◆ GIVEN RECORDS:
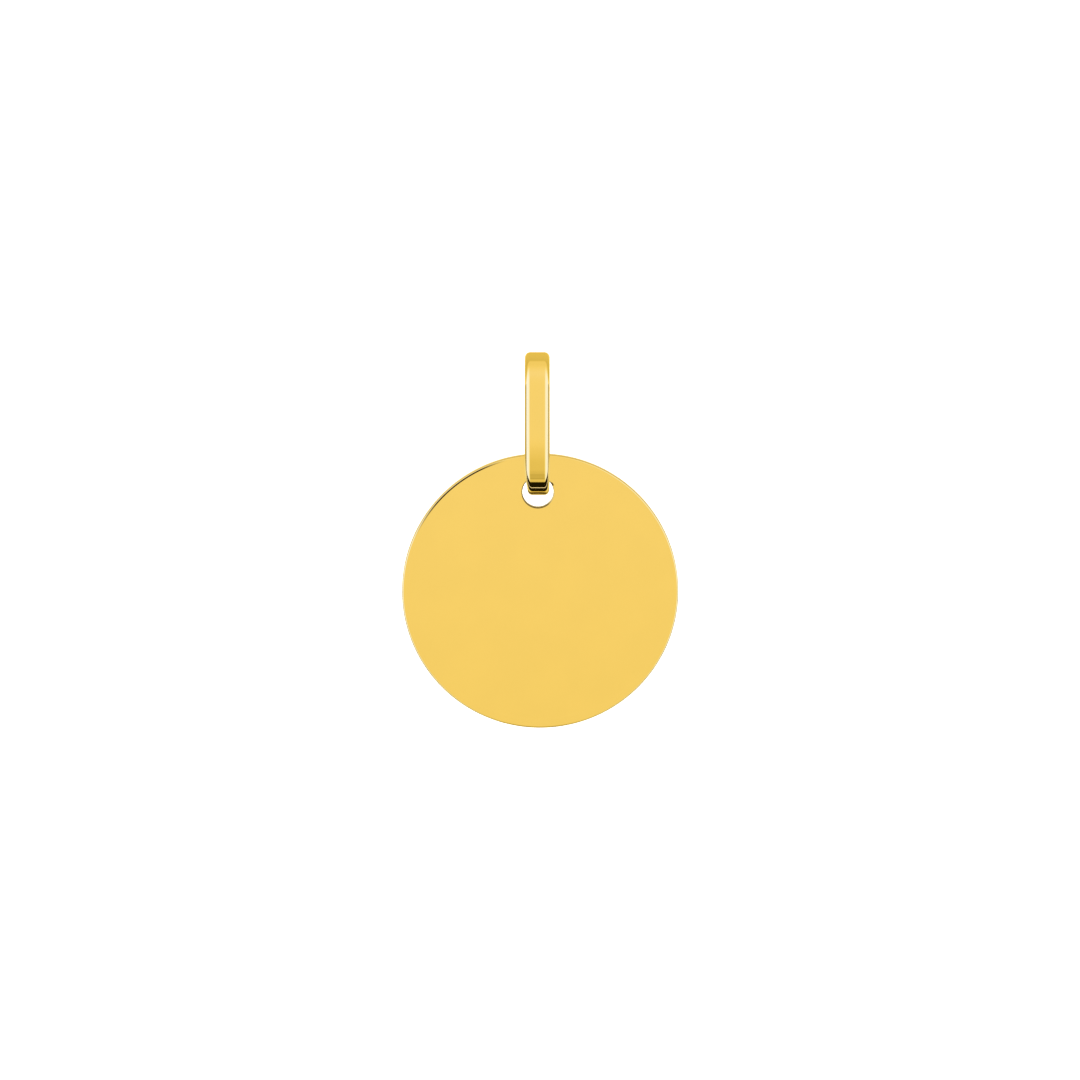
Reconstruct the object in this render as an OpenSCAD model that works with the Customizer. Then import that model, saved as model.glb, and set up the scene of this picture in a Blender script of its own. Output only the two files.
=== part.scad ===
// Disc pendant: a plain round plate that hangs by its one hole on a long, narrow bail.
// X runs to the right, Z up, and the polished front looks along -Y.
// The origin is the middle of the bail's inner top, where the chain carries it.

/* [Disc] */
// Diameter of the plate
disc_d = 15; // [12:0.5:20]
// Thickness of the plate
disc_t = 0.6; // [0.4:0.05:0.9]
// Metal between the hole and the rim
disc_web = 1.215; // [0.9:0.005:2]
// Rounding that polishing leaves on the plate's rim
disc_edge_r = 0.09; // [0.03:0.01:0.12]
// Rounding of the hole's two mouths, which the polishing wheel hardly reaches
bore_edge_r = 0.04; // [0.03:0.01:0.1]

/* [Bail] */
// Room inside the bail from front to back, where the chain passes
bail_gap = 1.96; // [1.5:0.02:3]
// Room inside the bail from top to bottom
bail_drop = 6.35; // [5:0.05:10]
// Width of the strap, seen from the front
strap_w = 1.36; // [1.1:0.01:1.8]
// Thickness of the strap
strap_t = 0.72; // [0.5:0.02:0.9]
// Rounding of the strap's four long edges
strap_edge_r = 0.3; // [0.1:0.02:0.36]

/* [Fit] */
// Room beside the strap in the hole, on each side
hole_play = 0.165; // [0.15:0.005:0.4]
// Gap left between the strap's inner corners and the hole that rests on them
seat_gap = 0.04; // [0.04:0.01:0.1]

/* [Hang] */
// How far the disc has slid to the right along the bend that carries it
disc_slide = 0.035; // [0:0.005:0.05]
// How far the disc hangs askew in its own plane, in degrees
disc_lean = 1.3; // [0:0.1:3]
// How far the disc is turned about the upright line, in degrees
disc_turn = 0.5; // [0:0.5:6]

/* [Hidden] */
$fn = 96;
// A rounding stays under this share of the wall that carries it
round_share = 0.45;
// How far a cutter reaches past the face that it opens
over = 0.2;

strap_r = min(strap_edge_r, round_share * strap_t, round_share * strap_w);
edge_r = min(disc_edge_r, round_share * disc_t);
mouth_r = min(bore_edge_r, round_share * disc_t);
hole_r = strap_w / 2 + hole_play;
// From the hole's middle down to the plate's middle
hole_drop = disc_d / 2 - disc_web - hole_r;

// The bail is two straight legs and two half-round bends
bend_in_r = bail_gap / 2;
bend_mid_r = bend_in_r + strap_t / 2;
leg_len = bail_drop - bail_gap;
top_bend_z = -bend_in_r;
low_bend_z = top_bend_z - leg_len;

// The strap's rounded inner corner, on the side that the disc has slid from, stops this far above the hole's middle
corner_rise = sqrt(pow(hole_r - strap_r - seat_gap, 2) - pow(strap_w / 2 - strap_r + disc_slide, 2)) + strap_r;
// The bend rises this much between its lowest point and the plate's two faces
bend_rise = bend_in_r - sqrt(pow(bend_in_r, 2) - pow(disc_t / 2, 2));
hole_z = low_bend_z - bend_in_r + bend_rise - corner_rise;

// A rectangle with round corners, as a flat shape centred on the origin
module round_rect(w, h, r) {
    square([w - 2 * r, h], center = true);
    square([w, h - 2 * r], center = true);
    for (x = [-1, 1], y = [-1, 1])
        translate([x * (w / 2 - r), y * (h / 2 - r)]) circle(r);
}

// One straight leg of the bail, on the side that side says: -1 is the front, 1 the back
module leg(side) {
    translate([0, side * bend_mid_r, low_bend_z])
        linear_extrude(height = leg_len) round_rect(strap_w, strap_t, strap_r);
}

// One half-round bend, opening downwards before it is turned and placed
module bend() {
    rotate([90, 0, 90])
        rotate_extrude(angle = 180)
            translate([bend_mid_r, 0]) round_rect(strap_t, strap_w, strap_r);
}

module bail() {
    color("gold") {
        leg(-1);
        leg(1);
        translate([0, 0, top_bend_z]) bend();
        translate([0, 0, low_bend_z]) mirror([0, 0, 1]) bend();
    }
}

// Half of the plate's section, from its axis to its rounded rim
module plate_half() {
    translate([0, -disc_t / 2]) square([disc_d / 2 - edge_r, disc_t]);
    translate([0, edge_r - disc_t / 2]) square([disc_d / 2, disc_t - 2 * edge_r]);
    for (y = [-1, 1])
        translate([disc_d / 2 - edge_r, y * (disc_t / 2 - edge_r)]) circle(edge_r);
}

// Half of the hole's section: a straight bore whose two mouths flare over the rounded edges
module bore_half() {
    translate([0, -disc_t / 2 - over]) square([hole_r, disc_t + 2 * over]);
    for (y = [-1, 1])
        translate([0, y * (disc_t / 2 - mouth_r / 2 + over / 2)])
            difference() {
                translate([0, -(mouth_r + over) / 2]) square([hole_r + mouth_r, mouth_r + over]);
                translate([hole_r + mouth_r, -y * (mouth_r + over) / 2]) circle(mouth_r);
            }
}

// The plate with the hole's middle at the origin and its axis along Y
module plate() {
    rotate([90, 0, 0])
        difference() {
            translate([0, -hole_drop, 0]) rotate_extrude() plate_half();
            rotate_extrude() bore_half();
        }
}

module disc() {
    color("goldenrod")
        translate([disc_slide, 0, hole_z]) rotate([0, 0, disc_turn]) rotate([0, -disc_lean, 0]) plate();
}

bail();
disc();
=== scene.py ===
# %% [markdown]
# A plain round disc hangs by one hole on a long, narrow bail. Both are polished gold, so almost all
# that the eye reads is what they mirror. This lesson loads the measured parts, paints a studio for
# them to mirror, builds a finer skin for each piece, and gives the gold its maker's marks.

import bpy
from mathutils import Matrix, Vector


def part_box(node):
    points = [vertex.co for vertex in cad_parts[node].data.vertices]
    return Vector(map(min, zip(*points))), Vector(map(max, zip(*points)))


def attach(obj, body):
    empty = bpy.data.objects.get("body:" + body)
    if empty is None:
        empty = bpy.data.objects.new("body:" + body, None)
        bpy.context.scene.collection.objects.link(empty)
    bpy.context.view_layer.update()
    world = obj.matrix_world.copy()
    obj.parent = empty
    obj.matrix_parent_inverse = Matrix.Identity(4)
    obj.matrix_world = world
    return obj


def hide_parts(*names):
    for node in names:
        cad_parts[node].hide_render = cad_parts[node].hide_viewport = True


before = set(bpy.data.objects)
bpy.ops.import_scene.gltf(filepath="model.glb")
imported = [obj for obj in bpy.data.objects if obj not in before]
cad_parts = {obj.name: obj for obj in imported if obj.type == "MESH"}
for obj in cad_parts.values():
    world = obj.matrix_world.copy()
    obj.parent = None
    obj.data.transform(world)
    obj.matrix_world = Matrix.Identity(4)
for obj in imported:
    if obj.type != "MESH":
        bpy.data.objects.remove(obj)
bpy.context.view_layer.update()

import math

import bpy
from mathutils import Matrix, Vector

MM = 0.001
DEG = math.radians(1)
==
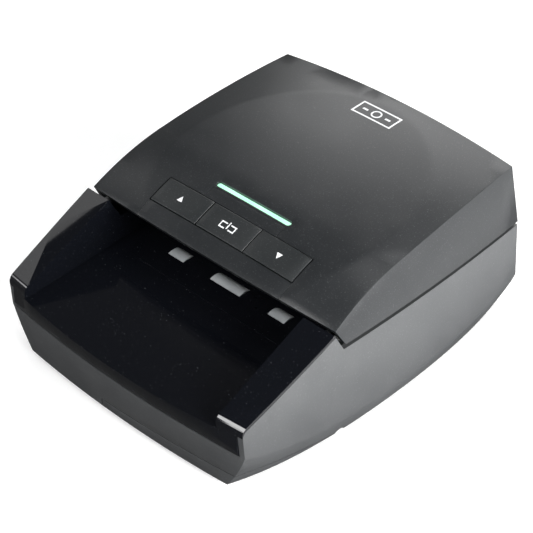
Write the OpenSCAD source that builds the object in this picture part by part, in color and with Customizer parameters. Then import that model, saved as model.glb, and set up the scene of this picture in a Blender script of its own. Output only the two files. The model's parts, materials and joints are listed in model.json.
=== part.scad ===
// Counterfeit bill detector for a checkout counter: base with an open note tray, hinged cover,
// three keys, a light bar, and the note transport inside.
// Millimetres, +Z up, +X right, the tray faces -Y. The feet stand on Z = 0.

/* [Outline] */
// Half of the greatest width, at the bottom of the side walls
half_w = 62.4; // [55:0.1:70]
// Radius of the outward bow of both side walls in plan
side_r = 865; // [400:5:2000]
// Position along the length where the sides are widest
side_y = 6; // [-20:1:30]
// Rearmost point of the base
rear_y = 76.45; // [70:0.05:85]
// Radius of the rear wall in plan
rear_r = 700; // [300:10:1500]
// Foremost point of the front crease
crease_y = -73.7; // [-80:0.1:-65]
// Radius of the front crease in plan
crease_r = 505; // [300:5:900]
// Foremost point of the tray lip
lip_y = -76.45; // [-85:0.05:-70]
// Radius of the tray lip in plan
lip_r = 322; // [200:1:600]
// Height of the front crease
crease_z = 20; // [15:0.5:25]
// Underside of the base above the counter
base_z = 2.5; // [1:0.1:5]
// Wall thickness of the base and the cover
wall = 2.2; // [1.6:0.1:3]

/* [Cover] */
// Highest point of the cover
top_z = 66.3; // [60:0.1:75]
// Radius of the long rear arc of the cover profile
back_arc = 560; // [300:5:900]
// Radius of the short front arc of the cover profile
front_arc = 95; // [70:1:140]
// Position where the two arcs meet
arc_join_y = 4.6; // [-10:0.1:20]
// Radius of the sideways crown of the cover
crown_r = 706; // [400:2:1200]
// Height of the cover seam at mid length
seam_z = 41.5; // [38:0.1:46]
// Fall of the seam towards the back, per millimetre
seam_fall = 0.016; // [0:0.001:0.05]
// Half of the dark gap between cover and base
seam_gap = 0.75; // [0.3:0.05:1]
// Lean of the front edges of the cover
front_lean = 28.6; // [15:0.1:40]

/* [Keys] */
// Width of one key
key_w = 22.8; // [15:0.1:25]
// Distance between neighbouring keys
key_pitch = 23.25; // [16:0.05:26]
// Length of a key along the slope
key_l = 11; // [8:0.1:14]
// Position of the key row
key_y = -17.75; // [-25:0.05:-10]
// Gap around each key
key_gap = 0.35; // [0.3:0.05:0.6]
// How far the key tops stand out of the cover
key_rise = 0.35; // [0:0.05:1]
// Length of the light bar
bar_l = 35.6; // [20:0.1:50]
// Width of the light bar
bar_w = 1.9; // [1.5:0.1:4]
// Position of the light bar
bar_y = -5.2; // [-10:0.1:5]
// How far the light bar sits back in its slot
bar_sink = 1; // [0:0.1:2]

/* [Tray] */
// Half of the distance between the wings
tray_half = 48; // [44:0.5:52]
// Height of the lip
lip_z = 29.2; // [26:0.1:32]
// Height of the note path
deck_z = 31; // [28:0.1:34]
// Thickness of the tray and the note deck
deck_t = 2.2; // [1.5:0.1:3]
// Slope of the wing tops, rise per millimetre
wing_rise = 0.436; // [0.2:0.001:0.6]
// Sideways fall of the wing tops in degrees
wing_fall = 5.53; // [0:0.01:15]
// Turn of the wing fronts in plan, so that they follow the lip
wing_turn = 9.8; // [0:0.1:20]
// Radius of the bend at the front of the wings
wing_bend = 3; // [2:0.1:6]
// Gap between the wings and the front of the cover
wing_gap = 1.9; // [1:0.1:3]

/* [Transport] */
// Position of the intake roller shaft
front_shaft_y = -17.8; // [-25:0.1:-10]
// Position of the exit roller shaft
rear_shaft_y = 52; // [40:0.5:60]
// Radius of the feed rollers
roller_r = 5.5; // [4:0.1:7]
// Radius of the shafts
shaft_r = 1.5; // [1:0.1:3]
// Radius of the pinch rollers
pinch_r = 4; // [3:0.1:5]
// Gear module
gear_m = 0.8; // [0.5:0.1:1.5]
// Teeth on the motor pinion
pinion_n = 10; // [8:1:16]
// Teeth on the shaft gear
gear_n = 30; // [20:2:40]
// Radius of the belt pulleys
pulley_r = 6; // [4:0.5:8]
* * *
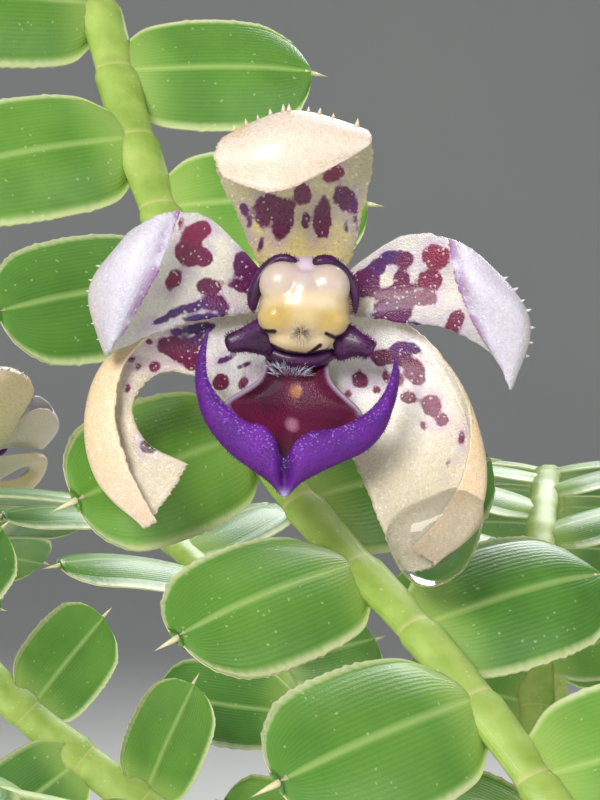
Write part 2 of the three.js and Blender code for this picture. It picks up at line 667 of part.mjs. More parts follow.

◆ EXERCISE INSTRUCTIONS: From the entries above, give again exactly the lines running from the line with "translate([0, -disc_t / 2 - over])" to the line with "obj.parent = empty"; include both of those lines.

◆ ANSWER:
    translate([0, -disc_t / 2 - over]) square([hole_r, disc_t + 2 * over]);
    for (y = [-1, 1])
        translate([0, y * (disc_t / 2 - mouth_r / 2 + over / 2)])
            difference() {
                translate([0, -(mouth_r + over) / 2]) square([hole_r + mouth_r, mouth_r + over]);
                translate([hole_r + mouth_r, -y * (mouth_r + over) / 2]) circle(mouth_r);
            }
}

// The plate with the hole's middle at the origin and its axis along Y
module plate() {
    rotate([90, 0, 0])
        difference() {
            translate([0, -hole_drop, 0]) rotate_extrude() plate_half();
            rotate_extrude() bore_half();
        }
}

module disc() {
    color("goldenrod")
        translate([disc_slide, 0, hole_z]) rotate([0, 0, disc_turn]) rotate([0, -disc_lean, 0]) plate();
}

bail();
disc();
=== scene.py ===
# %% [markdown]
# A plain round disc hangs by one hole on a long, narrow bail. Both are polished gold, so almost all
# that the eye reads is what they mirror. This lesson loads the measured parts, paints a studio for
# them to mirror, builds a finer skin for each piece, and gives the gold its maker's marks.

import bpy
from mathutils import Matrix, Vector


def part_box(node):
    points = [vertex.co for vertex in cad_parts[node].data.vertices]
    return Vector(map(min, zip(*points))), Vector(map(max, zip(*points)))


def attach(obj, body):
    empty = bpy.data.objects.get("body:" + body)
    if empty is None:
        empty = bpy.data.objects.new("body:" + body, None)
        bpy.context.scene.collection.objects.link(empty)
    bpy.context.view_layer.update()
    world = obj.matrix_world.copy()
    obj.parent = empty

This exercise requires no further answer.